Des bribes de conversation me parvenaient dans le brouhaha d'un refuge où s'entassaient des skieurs enthousiastes qui engloutissaient leur déjeuner avant d'aller passer l'après-midi sur les pistes. Leur langage était souvent choquant, surtout chez les plus jeunes. Je fus consternée d'entendre l'exclamation d'un petit blouson rose de huit ans, reprise sur le même ton par sa partenaire de six ans: « Bon Dieu, vise un peu le hamburger !»
Certes, en tant que simple exclamation, c'est tous les jours qu'on entend prononcer le nom de « Dieu », et pas seulement sur les pistes de ski, mais aussi dans les supermarchés, à l'école, dans les bureaux et dans les films. Cela fait partie de la langue courante d'aujourd'hui. « Pourquoi donc cela me gêne-il tellement ? » me demandai-je. « Tout le monde le fait ! En pourtant, le nom de Dieu est sacré, c'est le plus précieux qui soit. On ne devrait certainement pas l'employer à la légère. » En approfondissant la question, j'en arrivai à m'interroger: « Pour quelle raison est-ce que je traite le nom de Dieu avec un tel respect ? »
Dans mon enfance, je n'employais jamais de jurons; mes parents ne l'auraient pas permis et ils me donnaient eux-mêmes l'exemple. Le langage impie était proscrit, un point c'est tout. L'École du Dimanche de la Science Chrétienne renforça encore cette attitude en m'enseignant les Dix Commandements de la Bible. Dans Exode 20, verset 7, on lit: « Tu ne prendras point le nom de l'Éternel, ton Dieu, en vain; car l'Éternel ne laissera point impuni celui qui prendra son nom en vain. »
A l'époque, j'obéissais sans réserve à cette norme, mais cela ne signifiait pas vraiment que j'en comprenais la valeur. Cependant, une histoire qui m'arriva dans mon adolescence contribua à me faire entrevoir le sens profond de l'obéissance et de la vénération. Pour avoir employé le nom de Dieu dans un esprit de prière, il me fut épargné de douloureux ennuis.

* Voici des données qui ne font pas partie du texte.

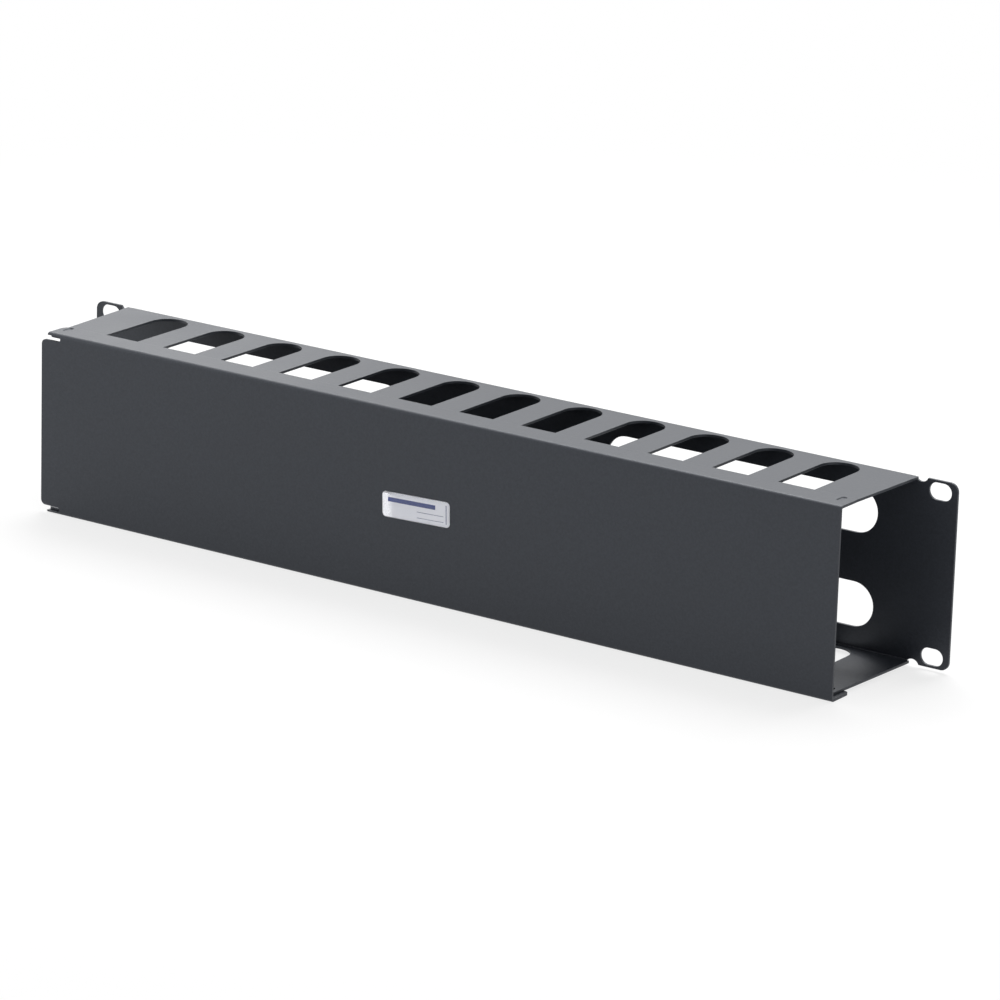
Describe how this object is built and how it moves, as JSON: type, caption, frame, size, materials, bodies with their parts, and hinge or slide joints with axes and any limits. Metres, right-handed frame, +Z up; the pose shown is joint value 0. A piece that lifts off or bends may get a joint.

Comme nous vivions en Nouvelle-Angleterre, nous pouvions bénéficier, ma sœur et moi, de nombreuses leçons de ski. Un jour, alors que les pentes étaient si gelées que l'accès des pistes élevées était interdit au public, nous prîmes néanmoins une leçon particulière. Pour je ne sais quelle raison, notre moniteur se montra bourru et agressif. Il affirma qu'il était grand temps que nous apprenions à maîtriser toutes sortes de situations et il nous mena vers une piste difficile. C'était, comme je le découvris en tremblant, de la glace dure. Lui avait des skis lourds aux carres bien affutées. Ma sœur et moi étions équipées de modèles beaucoup plus légers aux carres assez émoussées et nous savions toutes les deux que nos skis n'étaient pas très bons sur sol gelé.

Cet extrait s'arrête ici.